Maybelline Takes A Page From MySpace

Maybelline is launching a Web site today for its new makeup line, Pure, that takes a novel approach to engaging teenage girls and young women. Instead of focusing on its products, the cosmetics company is taking a page from MySpace’s playbook and inviting visitors to create and share content.

Built by aQuantive’s Avenue A/Razorfish, the site,, will debut with polls on issues close to the hearts of the 18- to 24-year-old female target: beauty, fashion, music and Tom Cruise, among others. Visitors will be encouraged to create their own topics, share them with friends and upload personal photos.

One thing the site will not do much is hawk products. Instead, it will carry only a small link to product information at the bottom of Web pages. “We were thinking of the ways to talk to our consumer that she’s not accustomed to being spoken to by a CPG (consumer packaged goods) brand,” said Kristen Yraola, director of Internet at Maybelline New York.

Print ads for Pure will follow later this month.
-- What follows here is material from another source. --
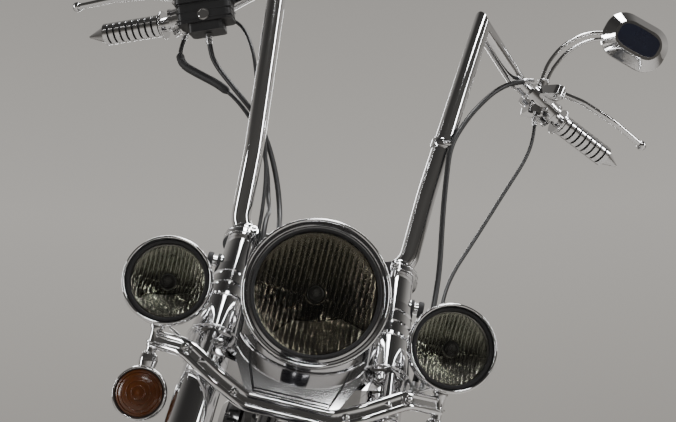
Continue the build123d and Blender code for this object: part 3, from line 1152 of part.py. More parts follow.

Yraola said the average Maybelline Pure customer is a typical MySpace user: young and comfortable with the Web as a two-way medium. To reach her, Maybelline is advertising with a two-week blitz on MySpace, featuring rich-media ads with poll questions for girls to answer. It is relying on visitors to spread word of the site to their friends to build an audience, Yraola said. One concession to the freewheeling nature of such sites: Maybelline will screen all content before it goes live.

Gary Stein, director of client services at BuzzMetrics, a word-of-mouth research firm partly owned by Adweek parent company VNU, warned that advertisers need to tread carefully when trying to be the hub of pop-culture chatter. “Do [young girls] want to have that conversation with the brand?” he said. “It’s tough, particularly if you’re a CPG company.”